= Samuel Morton Savage =

English nonconformist minister and dissenting tutor

Samuel Morton Savage (1721–1791) was an English nonconformist minister and dissenting tutor.

==Life==

He was born in London on 19 July 1721. His grandfather, John Savage, was pastor of the Seventh Day Baptist church, Mill Yard, Goodman's Fields. Savage was related to Hugh Boulter.

Savage first thought of medicine, and spent a year or two with his Uncle Toulmin, an apothecary, in Old Gravel Lane, Wapping. Through the influence of Isaac Watts he entered the Fund Academy, under John Eames. In 1744, while still a pupil, he was made assistant tutor in natural science and classics by the trustees of William Coward, a post he retained until the reconstruction of the academy in 1762; from the time of his marriage (1752) the lectures were delivered at his house in Wellclose Square.

Meanwhile, in December 1747, Savage became assistant minister at Duke's Place, Bury Street, St Mary Axe, to the independent congregation of which Watts had been pastor. He was ordained there as co-pastor to Samuel Price in 1753, and became sole pastor on 2 January 1757. In addition he held the office of afternoon preacher (1759–1766) and Thursday lecturer (1760–7) to the presbyterian congregation in Hanover Street under Jabez Earle.
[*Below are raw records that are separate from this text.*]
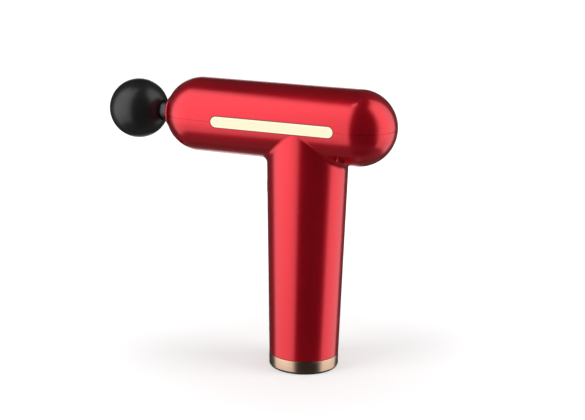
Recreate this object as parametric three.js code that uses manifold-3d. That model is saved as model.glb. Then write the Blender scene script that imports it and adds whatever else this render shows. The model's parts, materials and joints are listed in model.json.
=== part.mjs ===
// Massage gun with a capsule barrel, a tapered grip and a push-in ball head.
// Millimetres, +Z up. The origin is the centre of the foot, on the grip's axis; the head points to -X.
import * as THREE from 'three';
import { mergeVertices } from 'three/addons/utils/BufferGeometryUtils.js';
import Module from 'manifold-3d';

const wasm = await Module();
wasm.setup();

// ---- Driving dimensions ----

// Barrel: a cylinder with two round domes, split along its middle plane.
const barrelRadius = 22;
const barrelStraight = 98.1;
const barrelHeight = 146;
const tailReach = 30.9;
const wall = 2.2;

// Grip: an oval under the barrel that tapers to a round foot.
const gripTopHalfX = 24;
const gripTopHalfY = 21.6;
const gripFootRadius = 20.7;

// Foot: a metal ring with a cover plate and a rubber pad inside it.
const footGap = 0.9;
const ringHeight = 7;
const ringWall = 1.4;
const lipWidth = 1.7;
const lipThickness = 1.6;
const coverThickness = 2;
const padThickness = 1;
const padRimInset = 0.5;

// Clearances between pieces that touch, and between pieces that run in each other.
const seat = 0.3;
const running = 0.3;

// Nose collar and its seal.
const collarRadius = 10.3;
const collarSink = 1;
const collarWeb = 3.6;
const collarEdge = 0.3;
const flangeExtra = 1.9;
const flangeThickness = 1.5;
const sealThickness = 3.3;

// Light strips, one on each side of the barrel.
const stripFrontInset = 15.3;
const stripBackInset = 7.8;
const stripHeight = 6.3;
const stripProud = 0.3;
const stripDepth = 3.4;
const ledBoardThickness = 1;
const ledBoardHeight = 6.8;
const ledBoardShort = 4;

// Case screws, driven upwards from deep holes under the barrel.
const screwFrontReach = 7.3;
const screwFrontY = 13.5;
const screwRearInset = 5.7;
const screwRearY = 14.4;
const screwHoleRadius = 2.8;
const screwHeadRadius = 2.4;
const screwHeadHeight = 1.7;
const screwShankRadius = 1.3;
const screwShoulder = 6.4;
const screwReach = 8.5;
const bossWall = 1.5;

// Motor: an outrunner under the crank, on the grip's axis.
const canRadius = 16;
const canWall = 1.1;
const canHeight = 15.5;
const canFloor = 1.5;
const magnetThickness = 1.1;
const magnetHeight = 11.5;
const airGap = 0.5;
const statorHeight = 10.5;
const statorTeeth = 12;
const statorLift = 2.2;
const statorHubWall = 2.6;
const toothTipDepth = 1.4;
const toothHalfShare = 0.3;
const toothTipHalfShare = 0.42;
const motorTubeRadius = 6.3;
const motorTubeBore = 5;
const motorFlangeRadius = 13.2;
const motorFlangeThickness = 2.5;
const shaftRadius = 2;
const bearingHeight = 3.5;
const motorScrewCircle = 10.5;
const motorScrewCount = 3;
const motorScrewRadius = 1.25;
const motorScrewHeadRadius = 2.3;
const motorScrewHeadHeight = 1.7;

// Crank, connecting rod and piston.
const crankThrow = 4;
const crankRadius = 9;
const counterweightRadius = 12.5;
const crankThickness = 3.3;
const rodThickness = 5;
const rodLength = 34;
const rodWidth = 6.6;
const rodBearingRadius = 6.5;
const rodEyeWall = 2.4;
const crankPinRadius = 3;
const crankPinHead = 1.6;
const crankPinHeadExtra = 1.2;
const crankPinHoleRadius = 1.25;
const crankFloor = 1;
const wristPinRadius = 2;
const wristPinShort = 1;
const wristEyeRadius = 4.2;
const pistonRadius = 6;
const pistonRearReach = 6;
const forkDepth = 6.5;
const socketPlay = 0.4;
const socketDepth = 26.6;

// Drive frame: a deck under the piston, a guide tube in front and a bulkhead behind.
const deckThickness = 3;
const deckHalfWidth = 13;
const deckTailLength = 13;
const deckTailHalfWidth = 6;
const deckBelowPiston = 0.9;
const guideTubeWall = 3;
const guideTubeLength = 23;
const bushWall = 2.3;
const bushLead = 0.6;
const bulkheadMargin = 0.34;
const bulkheadGap = 0.5;
const bulkheadThickness = 3;
const damperThickness = 6;
const damperInset = 3.5;
const rearDamperThickness = 3;

// Ball head on its stem.
const ballRadius = 17.8;
const headGap = 4.2;
const ballFlatMargin = 0.4;
const ballWall = 3;
const ballBossWall = 2.5;
const stemRadius = 4;
const stemInBall = 18;
const stemChamfer = 0.6;
const oringRadius = 0.6;
const oringBack = 19;

// Battery: two 18650 cells side by side between two trays.
const cellRadius = 9.15;
const cellLength = 65;
const cellGap = 0.5;
const cellFloor = 31;
const trayFloor = 2;
const trayGrip = 4;
const linkThickness = 0.4;
const linkHalfWidth = 3;

// Boards.
const boardThickness = 1.6;
const controlBoardY = 12.6;
const chipHeight = 1.8;
const chipRoot = 0.5;
const controller = { halfWidth: 4, low: 8, high: 16 };
const driver = { halfWidth: 6, low: 22, high: 28 };
const coil = { radius: 3, low: 33, high: 39 };

// Charging socket in the foot, and the recess that takes the plug.
const portX = 9.5;
const portWidth = 8.94;
const portThickness = 3.26;
const portDepth = 7.3;
const portWallThickness = 0.4;
const portMouth = 5;
const portFloor = 1.2;
const tongueThickness = 0.7;
const tongueInset = 0.8;
const tongueShort = 0.5;
const recessWidth = 12.6;
const recessThickness = 7;
const recessWall = 1.4;
const chargeBoardFront = 8;
const chargeBoardRear = 4.5;
const chargeBoardHalf = 9;
const chargePostX = -5;
const chargePostY = 6;
const chargePostRadius = 1.8;

// Foot screws.
const footScrewY = 15.2;
const footBossHeight = 18;
const footScrewReach = 9;
const footHeadRecess = 1;
const footHeadLift = 0.1;

// Power button on the front of the grip.
const buttonDrop = 38;
const buttonRadius = 5;
const bezelWall = 1.3;
const bezelProud = 0.25;
const buttonProud = 0.15;
const buttonDepth = 2.9;
const buttonTravel = 0.5;
const buttonStemRadius = 1.5;
const buttonStemReach = 0.8;
const plungerRadius = 1.7;
const plungerHeight = 0.5;
const switchSize = 6;
const switchHeight = 3;
const buttonBoardHeight = 12;

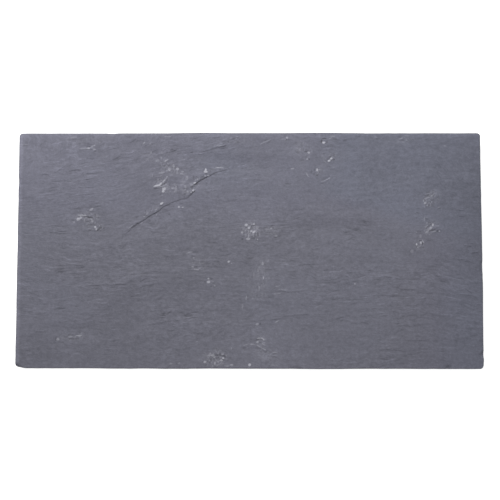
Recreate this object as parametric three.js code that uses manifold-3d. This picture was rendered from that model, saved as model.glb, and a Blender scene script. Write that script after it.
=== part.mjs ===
// A stepping stone: one slab of riven slate, 600 x 305 x 30 mm.
//
// The upper face is split along the slate's grain, so it undulates and breaks into low
// terraces, with one long ledge, several flake scars and small bruised pits. The four sides
// are cut straight and show the edges of the layers, the upper arris is worn round and
// chipped, and the underside is sawn flat.
//
// Millimetres, +Z up. The origin is the centre of the underside, +X runs along the slab and
// +Y across it.

import * as THREE from 'three';
import { mergeVertices } from 'three/addons/utils/BufferGeometryUtils.js';
import Module from 'manifold-3d';

// Driving dimensions
const LENGTH = 600; // along X
const WIDTH = 305; // along Y
const THICKNESS = 30; // underside to the general level of the upper face
const CORNER_RADIUS = 4.5; // in plan
const ARRIS_RADIUS = 1.6; // of the worn upper edge
const LOWER_CHAMFER = 1.5; // of the lower edge, all round

// How finely the faces are divided
const CELLS_ALONG = 64;
const CELLS_ACROSS = 32;
const ARRIS_INSETS = [0, 0.29 * ARRIS_RADIUS, ARRIS_RADIUS];
const SIDE_LEVELS = [0.86, 0.7, 0.52, 0.36, 0.2]; // shares of the height of the side

// Relief of the upper face
const SWELL = { height: 0.7, alongX: 210, alongY: 130, seed: 1 };
const TERRACE = { step: 0.32, steps: 3, alongX: 150, alongY: 46, sharpness: 1.6, seed: 2 };
const GRAIN = { height: 0.14, alongX: 42, alongY: 11, seed: 3 };

// Waviness of the cut sides
const EDGE_WANDER = { depth: 0.22, length: 95, seed: 11 };
const LAYERS = { depth: 0.9, length: 70, thickness: 4, seed: 12 };

// Where a cut side bows in, or out where the depth is negative: the middle of the bow along
// the side, its reach each way and its depth.
const SIDE_BOWS = [
  { outward: [-1, 0], at: 0, reach: 170, depth: 0.35 }, // left
  { outward: [-1, 0], at: -5, reach: 50, depth: 0.35 },
  { outward: [1, 0], at: 95, reach: 85, depth: 0.6 }, // right
  { outward: [1, 0], at: -115, reach: 85, depth: 0.55 },
  { outward: [1, 0], at: -154, reach: 16, depth: 0.9 },
  { outward: [0, 1], at: -62, reach: 45, depth: -0.6 }, // upper
  { outward: [0, 1], at: 95, reach: 65, depth: -0.75 },
  { outward: [0, -1], at: -165, reach: 45, depth: -0.4 }, // lower
  { outward: [0, -1], at: -95, reach: 50, depth: -0.45 },
  { outward: [0, -1], at: 95, reach: 65, depth: -0.6 },
  { outward: [0, -1], at: -298, reach: 14, depth: 1.7 }, // the worn lower left corner
];

// The long ledge climbs to the right in two runs with a jog between them. The face drops
// below its lip by the third figure of each point, and is level again at the far side.
const LEDGE = {
  lip: [
    [-158.5, 21.5, 0.4],
    [-150, 30, 0.8],
    [-140, 36.5, 0.95],
    [-135.5, 39, 0.95],
    [-129.5, 43.5, 0.95],
    [-118, 50, 0.95],
    [-112, 55.5, 0.95],
    [-105, 58.8, 0.55],
    [-97.5, 62.6, 0.5],
    [-92, 65, 0.45],
    [-79.5, 67.6, 0.5],
    [-77, 70.4, 1.05],
    [-73.5, 74.3, 1.05],
    [-70.5, 77, 0.9],
    [-73.8, 81.5, 0.8],
    [-69, 86.3, 1.1],
    [-64, 90, 1.1],
    [-58, 93.3, 1.05],
    [-52.5, 96, 0.95],
    [-46.5, 99.4, 0.8],
    [-39.5, 102.2, 0.65],
    [-29, 104.4, 0.5],
    [-22.5, 106, 0.25],
  ],
  farSide: [
    [-16, 97],
    [-30, 76],
    [-52, 58],
    [-80, 42],
    [-112, 26],
    [-146, 17],
  ],
};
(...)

He was Friday lecturer (1761–90) at Little St. Helen's, and afternoon preacher (1769–75) at Clapham.

On the death of David Jennings, the Coward trustees moved the academy to a house in Hoxton Square, formerly the residence of Daniel Williams. Savage was placed in 1762 in the divinity chair, his colleagues in other branches being Andrew Kippis, and Abraham Rees (Savage was a Calvinist, Rees an Arian, Kippis a Socinian). Kippis resigned in 1784. Savage, who had been made B.D. by King's College, Aberdeen, on 28 April 1764, and D.D. by Marischal College, Aberdeen, in November 1767, held on until midsummer 1785, when the Hoxton academy was dissolved.

Like Jennings, Savage, though an orthodox Presbyterian, was a non-subscriber; he was one of the originators of the appeal to parliament in 1772 which resulted in the amendment (1779) of the Toleration Act, substituting a declaration of adhesion to the scriptures in place of a subscription to the doctrinal part of the Anglican articles. He resigned his congregation at Christmas 1787; his ministry, though prolonged, had not been popular. A bookish man, he avoided society, and buried himself in his ample library. He died on 21 February 1791 of a contraction of the œsophagus; unable to take food, he starved to a skeleton. He was buried in Bunhill Fields.

==Works==

Savage published eight single sermons (1757–82), including ordination discourses for William Ford (1757) and Samuel Wilton (1766), and funeral discourses for David Jennings (1762) and Samuel Wilton (1778). A posthumous volume of Sermons (1796) was edited, with a life, by Joshua Toulmin.

==Family==
Savage married first, in 1752, the only daughter (d. 1763) of George Houlme, stockbroker, of Hoxton Square; secondly, in 1770, Hannah Wilkin, who survived him. By his first marriage he left two daughters.